4. What's the most recent significant leadership lesson you've learned?
Vision and strategy are more important than people and capabilities within the leadership equation.
Boeing, Lockheed and Northrop probably have better people and deeper capability than SpaceX, but Elon Musk’s vision and strategy enabled the greatest leap forward in aerospace since Sputnik.
5. What's one book that has had a profound impact on your leadership so far? Can you please briefly tell the story of how that book impacted your leadership?
The US Army Leadership Field Manual. It is one of the few no-nonsense, practical and actionable books on leadership that I have read.
In summary, it is based on what the leader needs to be (values and attributes), what she needs to know (knowledge and skills) and what she needs to do (actions). This then suggests that leadership is not general and that the be and know depends as much on the context as the preparation of the individual.
The book helped me focus on my own leadership development, but more importantly, it helped me focus on what counts in developing the team around me and how best to assess them and provide developmental opportunities for them.
6. How do you build leadership capacity in a large enterprise?
Identify what are the key success factors for top leaders within your organisation and culture.
Identify what knowledge and experience (practice) is required to advance these factors.
Develop leadership training programs to furnish promising candidates with the knowledge and provide leadership assignments where candidates can practice their skills.
Give frequent feedback and recommendations on performance.
Developing leaders at every level within the organisation is not difficult, so few companies do it because it requires a real belief that internally developed leadership matters and that it can be trained for and developed. Most companies do not believe this in any meaningful way.
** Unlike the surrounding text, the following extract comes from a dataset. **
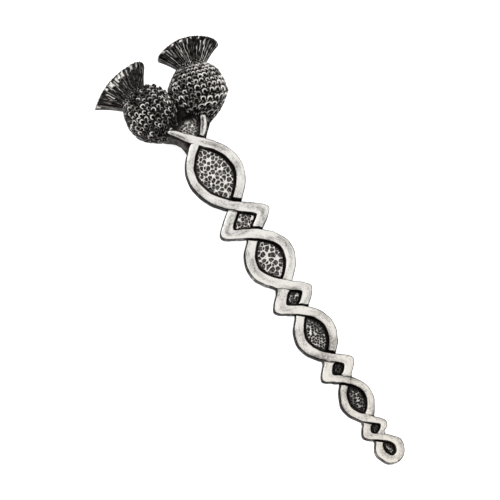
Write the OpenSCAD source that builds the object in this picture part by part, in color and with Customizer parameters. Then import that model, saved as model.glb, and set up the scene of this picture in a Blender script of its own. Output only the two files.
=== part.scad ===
// Kilt pin with two thistle heads over an interlaced shaft, front face up.
// X runs across, Y along the shaft towards the thistles, Z up through the front face.
// It rests on the feet of its hinge ears and its catch, with the wire pin closed beneath.

/* [Casting] */
// Height of the casting's flat back above the surface it rests on
back_z = 6.4; // [6.2:0.1:8]
// Thickness of the bands, from the flat back to their tops
band_h = 2.6; // [2.2:0.1:3.2]
// Thickness of the plate that closes the panels between the bands
floor_h = 1.5; // [1:0.1:1.8]
// How far the back of that plate stands in from the bands' backs
back_recess = 0.2; // [0.1:0.05:0.5]
// Width and depth of the bevel along a band's top edges
band_bevel = 0.25; // [0.1:0.05:0.4]
// How far a band sinks where it passes under the other
under_dip = 0.5; // [0.2:0.05:0.8]
// Distance over which it sinks and rises again
dip_reach = 2.3; // [1.8:0.1:3]
// Spacing of the pebbles on the panel floors
pebble_pitch = 1.25; // [1.1:0.05:2]
// Height of a pebble
pebble_h = 0.35; // [0.2:0.05:0.6]

/* [Thistle heads] */
// Spacing of the scales round a bulb
scale_w = 1.27; // [1:0.01:2]
// Spacing of the rows of scales along a bulb
scale_l = 1.1; // [0.9:0.05:2]
// How far a scale stands out
scale_lift = 0.3; // [0.1:0.05:0.5]
// Relief of a bulb as a share of its half width
bulb_relief = 0.95; // [0.7:0.01:1.1]
// Number of flutes on a crown
flute_count = 22; // [12:1:28]
// Depth of a flute
flute_d = 0.3; // [0.1:0.05:0.5]
// Thickness of a crown at its middle
crown_h = 3.3; // [2.5:0.1:4]

/* [Pin] */
// Radius of the wire
wire_r = 0.55; // [0.45:0.05:0.65]
// Height of the wire's axis above the surface
wire_z = 1.4; // [1.3:0.05:1.6]
// Radius of the hub that the wire turns on
hub_r = 1.1; // [1:0.05:1.3]
// Radius of the rivet through the hub
rivet_r = 0.5; // [0.4:0.05:0.6]
// Place of the hinge along the shaft
hinge_y = 35; // [33:0.5:37]
// Place of the catch along the shaft
catch_y = -27.6; // [-28.5:0.1:-27]
// Gap between the wire and the parts that hold it
running_gap = 0.2; // [0.15:0.05:0.3]

/* [Hidden] */

// Crossings of the two bands, from the thistles down.
// Columns: y, x, angle of the band on top, angle of the band beneath, width of both
CROSSINGS = [
    [29.0, 0.1, 44, 36, 2.1],
    [13.0, -0.35, 40, 41, 2.3],
    [5.75, 0.2, 37, 42, 2.4],
    [-6.8, 0.0, 42, 40, 2.3],
    [-13.2, 0.1, 38, 44, 2.2],
    [-24.7, -0.1, 40, 42, 2.0],
    [-30.4, 0.1, 42, 46, 1.9],
    [-40.0, -0.1, 44, 42, 1.7],
    [-44.4, 0.0, 42, 46, 1.6],
];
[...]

7. What is one meaningful story that comes to mind from your time as a CEO or executive of a large enterprise so far?
Putting leaders in front of customers is critical to long term success.
Our prepaid platform had been significantly congested for many months. We needed to invest a few tens of millions of dollars to expand our data centers. There was a lot of debate within the organisation and our global headquarters as to the urgency and extent of the problem. None of the executives used prepaid mobile phones (they all used contracts).
A group of us, that included our Group Chairman, Group CEO, National Chairman and a delegation of other executives went on a courtesy visit to see the President of Nigeria. On the agenda was over $1 billion of tax concessions. During the meeting, The President (of the country) remarked that our network was always congested. We responded that we had spent over $1 billion building the most advanced network in Africa and had over 20 million live customers with very high customer satisfaction.
We spent the next 30 minutes watching The President try and fail to load $10 onto a prepaid mobile phone account, before passing it around the room to see if any of the executives would have better luck. None did.
We invested over $20 million expanding capacity on its prepaid billing platform that year.
It was a fortunate meeting, a few years earlier I had witnessed Motorola losing its commanding share of the mobile phone market for exactly the same crime. Total organisational disconnect from the voice of the customer.